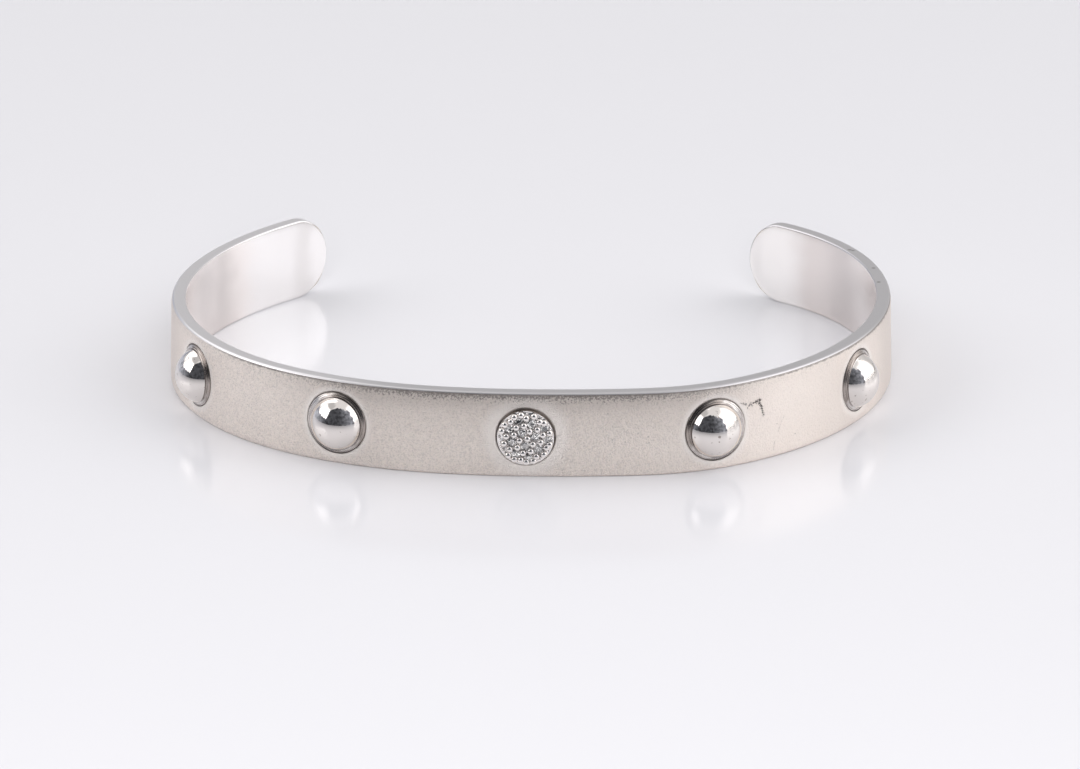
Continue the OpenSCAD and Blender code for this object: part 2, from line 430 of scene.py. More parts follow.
def matte_silver():
    """The sandblasted outer face, with its marks, painted shade under its top edge and round its sides, and
    round each recess a ring rubbed smooth, with a painted highlight.
    """
    material, tree, shader = new_material("matte silver")
    place, flat = object_place(tree), flat_place(tree)
    along, up, _ = parts(tree, flat)
    from_top = calc(tree, "SUBTRACT", BAND_HEIGHT, up)
    fine = grain(tree, place, FINE, 1.0, 0.6)
    clumps = grain(tree, place, CLUMPS, 2.0, 0.5)
    patches = grain(tree, place, PATCHES, 3.0, 0.55)
    to_recess = smallest(tree, *[distance_past(tree, flat, (s, z, 0), radius) for s, z, radius in RECESSES])
    to_disc = distance_past(tree, flat, (*DISC_PLACE, 0), DISC_RECESS_RADIUS)
    # A ring round each recess that is rubbed smoother and lighter: the lighter tint is a painted highlight,
    # wider round the disc
    burnish_and_highlight = fade(tree, plus(tree, to_recess, times(tree, clumps, 0.3)), 0.15, 0.9, 1.0, 0.0)
    painted_highlight_ring = largest(tree, times(tree, burnish_and_highlight, 0.9), fade(tree, to_disc, 0.3, 1.7, 0.8, 0.0))
    coarse = times(tree, fade(tree, along, *COARSE_RIGHT, 1.0, 0.3),
                   fade(tree, along, *COARSE_LEFT, 0.4, 1.0))
    marks = face_marks(tree, flat, place)
    silver = layered(
        tree, tint(tree, patches, FACE_DARKER, FACE_LIGHTER),
        (times(tree, fade(tree, clumps, 0.35, 0.65, 0.1, 0.0), coarse), BETWEEN_CLUMPS),
        (times(tree, fade(tree, fine, 0.3, 0.55, 0.3, 0.02), coarse), BETWEEN_GRAINS),
        # painted shade on the face
        (painted_face_shade(tree, along, from_top), PAINTED_SHADE_GREY),
        # painted highlight round the recesses
        (painted_highlight_ring, PAINTED_HIGHLIGHT_TINT),
        # painted shade under the top edge
        (painted_shade_under_edge(tree, along, from_top, fine, clumps), GRIME_AND_SHADE),
        (marks, MARK),
    )
    roughness = plus(tree, fade(tree, patches, 0.3, 0.7, 0.45, 0.5), times(tree, burnish_and_highlight, 0.05))
    dress(tree, shader, silver, roughness, BLASTED_METALLIC)

    rubbed = calc(tree, "SUBTRACT", 1.0, times(tree, burnish_and_highlight, 0.7))
    lip = largest(tree, fade(tree, to_disc, 0.0, 1.0, 0.8, 0.0), fade(tree, to_recess, 0.0, 0.8, 0.25, 0.0))
    height = plus(tree, fine, times(tree, clumps, 0.5))
    height = times(tree, height, fade(tree, along, 8, 22, 1.0, 0.4), rubbed)
    height = plus(tree, calc(tree, "SUBTRACT", height, times(tree, marks, 0.8)), lip)
    relief(tree, height, BLASTED_DEPTH, shader)
    return material


# The inner face and the edges

# Tints of the inner face, from the front to each tip
INNER_DARKER, INNER_LIGHTER = (0.935, 0.875, 0.84), (0.965, 0.905, 0.875)
INNER_FRONT = (0.71, 0.66, 0.64)
LEFT_TIP = (1.0, 0.98, 0.97)
LEFT_TIP_BAND = (0.6, 0.57, 0.55)
LEFT_ARM = (0.93, 0.87, 0.84)
RIGHT_ARM = (0.98, 0.935, 0.91)
RIGHT_BEND = (0.78, 0.725, 0.7)
RIGHT_TIP = (0.97, 0.945, 0.925)
PIT = (0.3, 0.2, 0.2)
INNER_PIT = Vector((29.39, 11.81, 2.23))


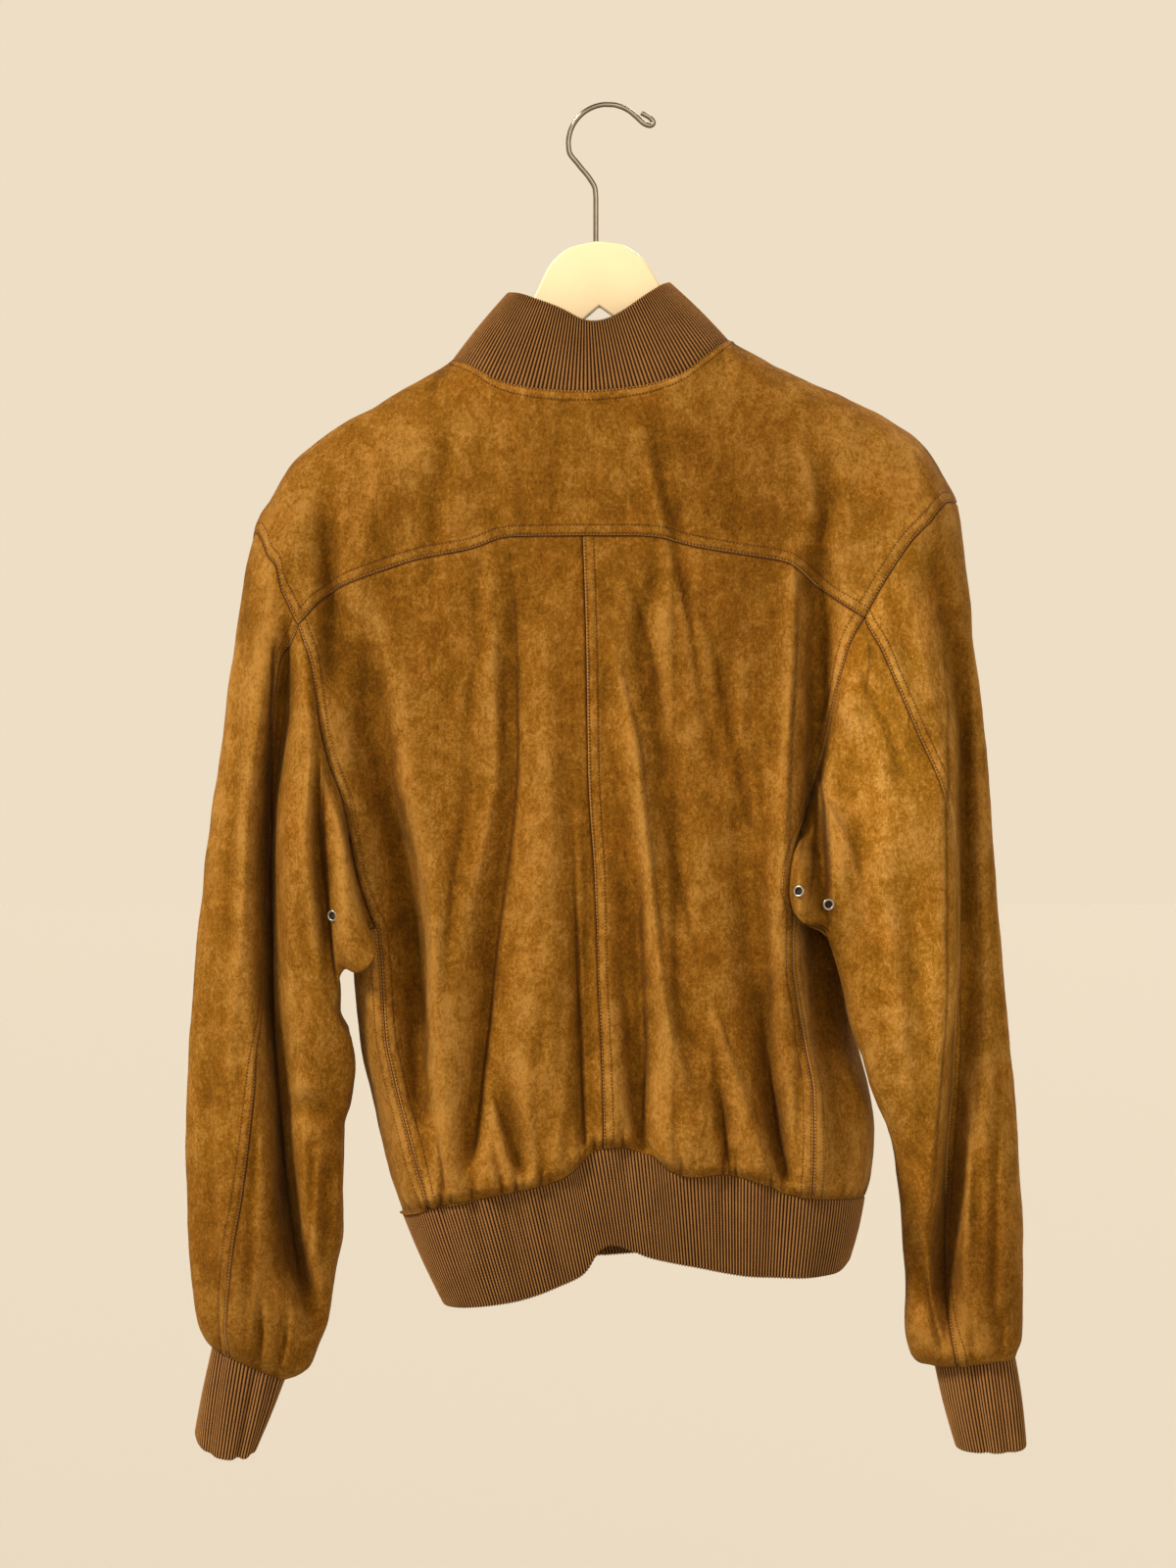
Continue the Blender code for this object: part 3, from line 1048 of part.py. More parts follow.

____________________

**PROBLEM REQUIREMENTS**
Each line in the listing above that contains "Continue" should be copied.

**FINISHED EXERCISE**
Continue the OpenSCAD and Blender code for this object: part 2, from line 430 of scene.py. More parts follow.
Continue the Blender code for this object: part 3, from line 1048 of part.py. More parts follow.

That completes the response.